> **Problem requirements**: Set down exactly, please, each line from the one containing "The Blender code for this object" through the one containing "material: constants are", both lines included, and no other line.

> **Data for this task**:
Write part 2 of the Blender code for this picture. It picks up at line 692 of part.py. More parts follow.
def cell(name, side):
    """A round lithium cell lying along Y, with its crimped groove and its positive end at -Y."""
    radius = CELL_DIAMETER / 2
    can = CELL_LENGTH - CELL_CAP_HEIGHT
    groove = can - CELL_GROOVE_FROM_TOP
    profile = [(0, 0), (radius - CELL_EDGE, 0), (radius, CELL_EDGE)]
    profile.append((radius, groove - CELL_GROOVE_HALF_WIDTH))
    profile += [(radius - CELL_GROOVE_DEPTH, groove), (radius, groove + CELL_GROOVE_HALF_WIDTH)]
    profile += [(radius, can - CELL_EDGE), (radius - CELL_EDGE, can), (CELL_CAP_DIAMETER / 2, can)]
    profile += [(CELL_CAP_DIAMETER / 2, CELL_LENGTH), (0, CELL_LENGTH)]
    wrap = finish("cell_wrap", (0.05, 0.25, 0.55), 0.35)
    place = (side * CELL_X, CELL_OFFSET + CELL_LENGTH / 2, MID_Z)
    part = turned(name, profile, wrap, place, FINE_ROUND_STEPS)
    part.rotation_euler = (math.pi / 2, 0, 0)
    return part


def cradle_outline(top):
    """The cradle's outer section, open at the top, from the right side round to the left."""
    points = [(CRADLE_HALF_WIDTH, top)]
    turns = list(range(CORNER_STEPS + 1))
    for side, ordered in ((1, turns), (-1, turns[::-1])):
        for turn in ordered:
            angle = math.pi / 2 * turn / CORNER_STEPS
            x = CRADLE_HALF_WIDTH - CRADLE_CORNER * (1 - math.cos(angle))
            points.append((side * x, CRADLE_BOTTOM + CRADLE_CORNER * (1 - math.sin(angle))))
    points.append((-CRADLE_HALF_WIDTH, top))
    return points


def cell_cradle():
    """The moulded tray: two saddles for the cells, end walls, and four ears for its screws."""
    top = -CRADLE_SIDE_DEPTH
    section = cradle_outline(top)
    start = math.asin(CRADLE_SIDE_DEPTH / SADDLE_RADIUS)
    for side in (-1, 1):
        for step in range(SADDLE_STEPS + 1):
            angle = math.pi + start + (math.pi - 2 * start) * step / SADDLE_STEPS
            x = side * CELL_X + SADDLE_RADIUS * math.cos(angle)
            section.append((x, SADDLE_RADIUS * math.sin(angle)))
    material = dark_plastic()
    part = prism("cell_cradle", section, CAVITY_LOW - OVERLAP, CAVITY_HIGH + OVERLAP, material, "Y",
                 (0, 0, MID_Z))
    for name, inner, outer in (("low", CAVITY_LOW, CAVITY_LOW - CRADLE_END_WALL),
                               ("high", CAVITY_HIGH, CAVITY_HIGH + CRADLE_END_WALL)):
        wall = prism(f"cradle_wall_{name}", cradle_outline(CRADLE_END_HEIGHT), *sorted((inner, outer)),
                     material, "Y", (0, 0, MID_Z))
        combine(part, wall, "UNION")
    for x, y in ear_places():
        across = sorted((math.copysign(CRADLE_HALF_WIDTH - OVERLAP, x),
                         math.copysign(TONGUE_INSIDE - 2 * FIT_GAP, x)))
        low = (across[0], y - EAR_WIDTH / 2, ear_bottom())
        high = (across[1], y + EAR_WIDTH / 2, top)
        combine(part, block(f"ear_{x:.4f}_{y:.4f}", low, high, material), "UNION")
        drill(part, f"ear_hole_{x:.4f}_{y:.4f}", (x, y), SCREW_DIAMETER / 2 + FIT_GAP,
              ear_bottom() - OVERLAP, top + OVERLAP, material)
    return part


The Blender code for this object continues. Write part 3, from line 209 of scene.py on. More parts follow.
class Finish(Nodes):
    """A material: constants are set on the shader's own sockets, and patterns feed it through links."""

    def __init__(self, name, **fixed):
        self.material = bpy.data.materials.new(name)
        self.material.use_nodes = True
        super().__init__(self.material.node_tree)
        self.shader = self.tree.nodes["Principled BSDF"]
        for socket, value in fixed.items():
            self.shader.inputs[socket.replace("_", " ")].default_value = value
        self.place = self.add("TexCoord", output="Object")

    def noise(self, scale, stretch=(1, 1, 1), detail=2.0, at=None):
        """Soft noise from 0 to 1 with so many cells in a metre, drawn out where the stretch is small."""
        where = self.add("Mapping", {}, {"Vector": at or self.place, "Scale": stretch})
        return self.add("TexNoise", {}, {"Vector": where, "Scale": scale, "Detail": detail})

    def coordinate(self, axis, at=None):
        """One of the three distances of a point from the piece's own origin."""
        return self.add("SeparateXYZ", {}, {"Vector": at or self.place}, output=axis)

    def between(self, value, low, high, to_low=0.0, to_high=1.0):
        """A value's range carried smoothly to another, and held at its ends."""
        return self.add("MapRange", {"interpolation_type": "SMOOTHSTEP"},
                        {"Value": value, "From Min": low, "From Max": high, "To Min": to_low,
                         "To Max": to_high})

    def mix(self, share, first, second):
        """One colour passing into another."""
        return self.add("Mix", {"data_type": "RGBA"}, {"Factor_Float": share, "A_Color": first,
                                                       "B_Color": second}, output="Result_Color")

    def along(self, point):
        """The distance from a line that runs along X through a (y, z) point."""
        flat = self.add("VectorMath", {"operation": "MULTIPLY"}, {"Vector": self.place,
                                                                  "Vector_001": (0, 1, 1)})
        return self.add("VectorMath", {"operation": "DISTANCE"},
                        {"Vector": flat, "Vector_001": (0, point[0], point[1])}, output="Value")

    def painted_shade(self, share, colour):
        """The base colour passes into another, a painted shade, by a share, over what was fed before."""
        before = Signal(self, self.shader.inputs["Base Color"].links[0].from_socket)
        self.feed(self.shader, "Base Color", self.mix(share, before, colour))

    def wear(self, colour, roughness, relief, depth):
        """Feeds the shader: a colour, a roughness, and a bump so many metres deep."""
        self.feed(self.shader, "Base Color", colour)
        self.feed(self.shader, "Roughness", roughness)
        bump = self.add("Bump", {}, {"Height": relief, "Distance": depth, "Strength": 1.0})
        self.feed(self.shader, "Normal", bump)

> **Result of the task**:
The Blender code for this object continues. Write part 3, from line 209 of scene.py on. More parts follow.
class Finish(Nodes):
    """A material: constants are set on the shader's own sockets, and patterns feed it through links."""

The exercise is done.